- _WHAT THE EXERCISE ASKS_:
Print all of the data exactly as written.

──────────────────────────────

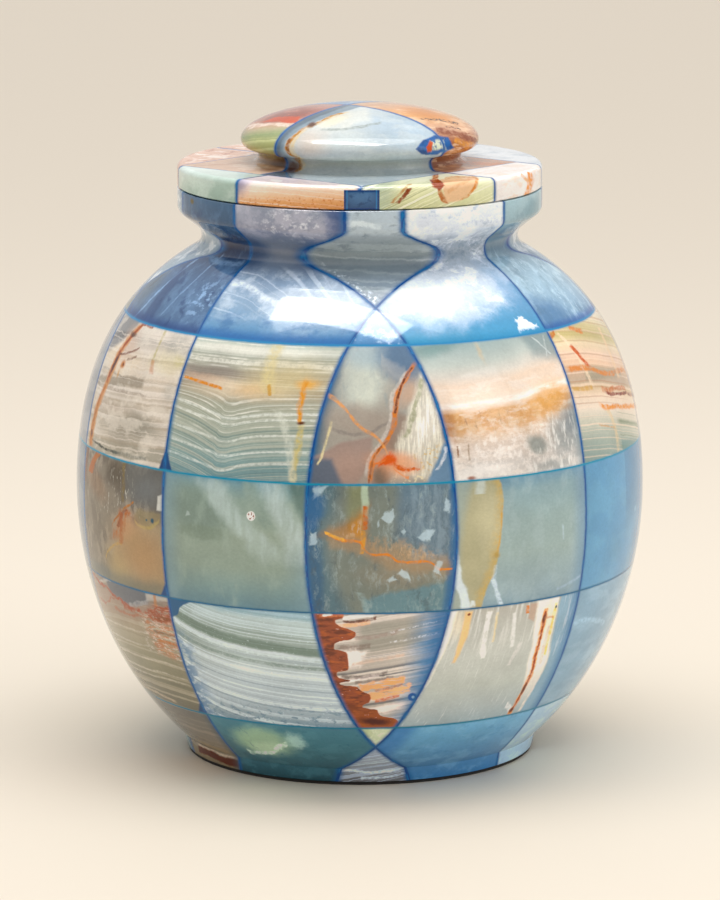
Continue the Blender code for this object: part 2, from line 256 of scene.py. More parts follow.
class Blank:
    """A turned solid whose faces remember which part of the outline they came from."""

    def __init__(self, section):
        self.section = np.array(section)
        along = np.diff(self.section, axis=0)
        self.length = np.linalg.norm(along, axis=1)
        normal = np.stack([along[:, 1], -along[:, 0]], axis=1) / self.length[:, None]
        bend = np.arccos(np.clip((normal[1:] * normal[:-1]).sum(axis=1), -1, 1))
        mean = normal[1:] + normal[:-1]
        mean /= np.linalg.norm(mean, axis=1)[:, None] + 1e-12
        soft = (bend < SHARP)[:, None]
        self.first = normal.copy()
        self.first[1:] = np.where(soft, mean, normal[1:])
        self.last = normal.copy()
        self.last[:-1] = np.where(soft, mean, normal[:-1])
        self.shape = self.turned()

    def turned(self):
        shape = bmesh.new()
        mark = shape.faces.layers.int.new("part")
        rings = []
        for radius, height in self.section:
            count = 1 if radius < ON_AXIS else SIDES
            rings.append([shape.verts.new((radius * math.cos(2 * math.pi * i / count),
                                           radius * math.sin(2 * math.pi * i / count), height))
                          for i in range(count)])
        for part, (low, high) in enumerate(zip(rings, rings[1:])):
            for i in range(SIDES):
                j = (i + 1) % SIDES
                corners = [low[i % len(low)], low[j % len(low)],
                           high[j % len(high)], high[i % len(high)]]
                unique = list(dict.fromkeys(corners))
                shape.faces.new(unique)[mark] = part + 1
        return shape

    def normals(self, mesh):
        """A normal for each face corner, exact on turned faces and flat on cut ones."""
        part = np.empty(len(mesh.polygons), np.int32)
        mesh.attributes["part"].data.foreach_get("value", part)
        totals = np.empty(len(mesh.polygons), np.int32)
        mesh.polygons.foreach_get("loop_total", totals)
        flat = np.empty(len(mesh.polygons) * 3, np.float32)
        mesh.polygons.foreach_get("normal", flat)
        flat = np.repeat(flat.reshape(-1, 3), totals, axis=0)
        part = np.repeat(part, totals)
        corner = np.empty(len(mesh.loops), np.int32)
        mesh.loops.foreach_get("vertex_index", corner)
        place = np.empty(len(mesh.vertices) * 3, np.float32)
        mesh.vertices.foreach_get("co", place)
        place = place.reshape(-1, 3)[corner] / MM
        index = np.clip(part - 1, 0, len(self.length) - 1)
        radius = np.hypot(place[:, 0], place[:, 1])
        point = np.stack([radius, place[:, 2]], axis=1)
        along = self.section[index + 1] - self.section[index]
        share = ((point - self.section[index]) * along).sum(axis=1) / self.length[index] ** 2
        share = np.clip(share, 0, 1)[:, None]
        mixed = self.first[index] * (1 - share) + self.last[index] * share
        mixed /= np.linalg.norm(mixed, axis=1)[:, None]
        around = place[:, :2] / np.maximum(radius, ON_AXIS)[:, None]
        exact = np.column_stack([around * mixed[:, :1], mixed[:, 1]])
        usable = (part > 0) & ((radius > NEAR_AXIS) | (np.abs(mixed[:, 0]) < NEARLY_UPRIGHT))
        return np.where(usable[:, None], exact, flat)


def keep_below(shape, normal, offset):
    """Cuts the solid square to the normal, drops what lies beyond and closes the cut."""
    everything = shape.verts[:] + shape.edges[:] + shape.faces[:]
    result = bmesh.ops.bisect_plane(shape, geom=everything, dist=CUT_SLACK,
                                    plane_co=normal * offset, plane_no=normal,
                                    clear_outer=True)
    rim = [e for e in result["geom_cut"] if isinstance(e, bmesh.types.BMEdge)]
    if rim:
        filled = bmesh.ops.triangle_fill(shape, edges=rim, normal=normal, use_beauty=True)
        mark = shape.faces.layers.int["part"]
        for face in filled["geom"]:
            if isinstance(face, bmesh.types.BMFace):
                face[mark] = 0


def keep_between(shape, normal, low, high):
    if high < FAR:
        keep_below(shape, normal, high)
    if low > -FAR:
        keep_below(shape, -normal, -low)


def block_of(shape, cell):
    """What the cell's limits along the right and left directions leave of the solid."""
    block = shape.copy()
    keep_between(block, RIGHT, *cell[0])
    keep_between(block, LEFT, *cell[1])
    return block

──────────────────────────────

- _SOLUTION_:
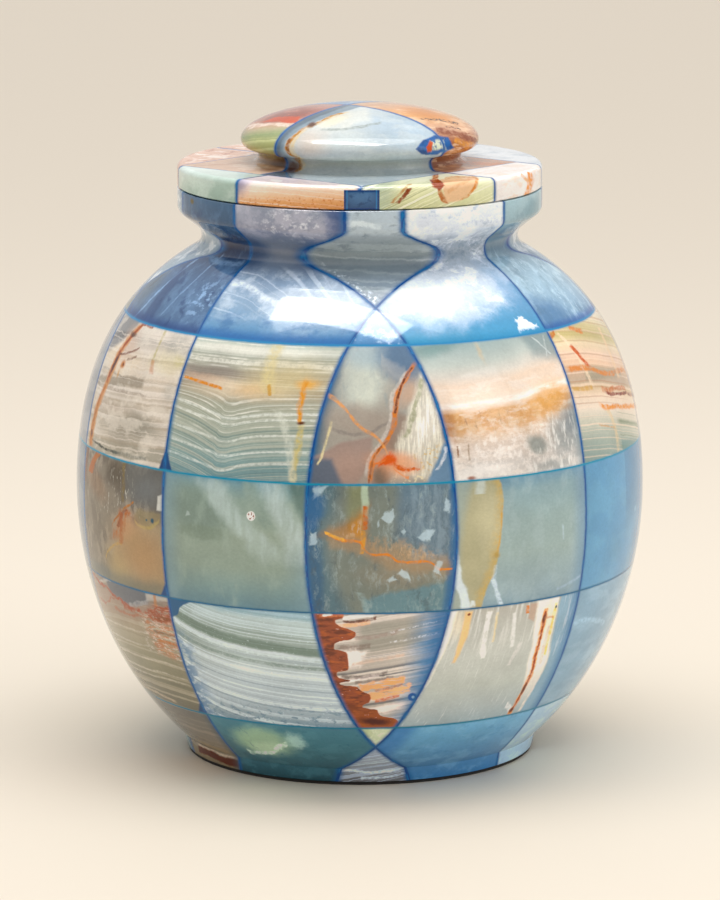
Continue the Blender code for this object: part 2, from line 256 of scene.py. More parts follow.
class Blank:
    """A turned solid whose faces remember which part of the outline they came from."""

    def __init__(self, section):
        self.section = np.array(section)
        along = np.diff(self.section, axis=0)
        self.length = np.linalg.norm(along, axis=1)
        normal = np.stack([along[:, 1], -along[:, 0]], axis=1) / self.length[:, None]
        bend = np.arccos(np.clip((normal[1:] * normal[:-1]).sum(axis=1), -1, 1))
        mean = normal[1:] + normal[:-1]
        mean /= np.linalg.norm(mean, axis=1)[:, None] + 1e-12
        soft = (bend < SHARP)[:, None]
        self.first = normal.copy()
        self.first[1:] = np.where(soft, mean, normal[1:])
        self.last = normal.copy()
        self.last[:-1] = np.where(soft, mean, normal[:-1])
        self.shape = self.turned()

    def turned(self):
        shape = bmesh.new()
        mark = shape.faces.layers.int.new("part")
        rings = []
        for radius, height in self.section:
            count = 1 if radius < ON_AXIS else SIDES
            rings.append([shape.verts.new((radius * math.cos(2 * math.pi * i / count),
                                           radius * math.sin(2 * math.pi * i / count), height))
                          for i in range(count)])
        for part, (low, high) in enumerate(zip(rings, rings[1:])):
            for i in range(SIDES):
                j = (i + 1) % SIDES
                corners = [low[i % len(low)], low[j % len(low)],
                           high[j % len(high)], high[i % len(high)]]
                unique = list(dict.fromkeys(corners))
                shape.faces.new(unique)[mark] = part + 1
        return shape

    def normals(self, mesh):
        """A normal for each face corner, exact on turned faces and flat on cut ones."""
        part = np.empty(len(mesh.polygons), np.int32)
        mesh.attributes["part"].data.foreach_get("value", part)
        totals = np.empty(len(mesh.polygons), np.int32)
        mesh.polygons.foreach_get("loop_total", totals)
        flat = np.empty(len(mesh.polygons) * 3, np.float32)
        mesh.polygons.foreach_get("normal", flat)
        flat = np.repeat(flat.reshape(-1, 3), totals, axis=0)
        part = np.repeat(part, totals)
        corner = np.empty(len(mesh.loops), np.int32)
        mesh.loops.foreach_get("vertex_index", corner)
        place = np.empty(len(mesh.vertices) * 3, np.float32)
        mesh.vertices.foreach_get("co", place)
        place = place.reshape(-1, 3)[corner] / MM
        index = np.clip(part - 1, 0, len(self.length) - 1)
        radius = np.hypot(place[:, 0], place[:, 1])
        point = np.stack([radius, place[:, 2]], axis=1)
        along = self.section[index + 1] - self.section[index]
        share = ((point - self.section[index]) * along).sum(axis=1) / self.length[index] ** 2
        share = np.clip(share, 0, 1)[:, None]
        mixed = self.first[index] * (1 - share) + self.last[index] * share
        mixed /= np.linalg.norm(mixed, axis=1)[:, None]
        around = place[:, :2] / np.maximum(radius, ON_AXIS)[:, None]
        exact = np.column_stack([around * mixed[:, :1], mixed[:, 1]])
        usable = (part > 0) & ((radius > NEAR_AXIS) | (np.abs(mixed[:, 0]) < NEARLY_UPRIGHT))
        return np.where(usable[:, None], exact, flat)


def keep_below(shape, normal, offset):
    """Cuts the solid square to the normal, drops what lies beyond and closes the cut."""
    everything = shape.verts[:] + shape.edges[:] + shape.faces[:]
    result = bmesh.ops.bisect_plane(shape, geom=everything, dist=CUT_SLACK,
                                    plane_co=normal * offset, plane_no=normal,
                                    clear_outer=True)
    rim = [e for e in result["geom_cut"] if isinstance(e, bmesh.types.BMEdge)]
    if rim:
        filled = bmesh.ops.triangle_fill(shape, edges=rim, normal=normal, use_beauty=True)
        mark = shape.faces.layers.int["part"]
        for face in filled["geom"]:
            if isinstance(face, bmesh.types.BMFace):
                face[mark] = 0


def keep_between(shape, normal, low, high):
    if high < FAR:
        keep_below(shape, normal, high)
    if low > -FAR:
        keep_below(shape, -normal, -low)


def block_of(shape, cell):
    """What the cell's limits along the right and left directions leave of the solid."""
    block = shape.copy()
    keep_between(block, RIGHT, *cell[0])
    keep_between(block, LEFT, *cell[1])
    return block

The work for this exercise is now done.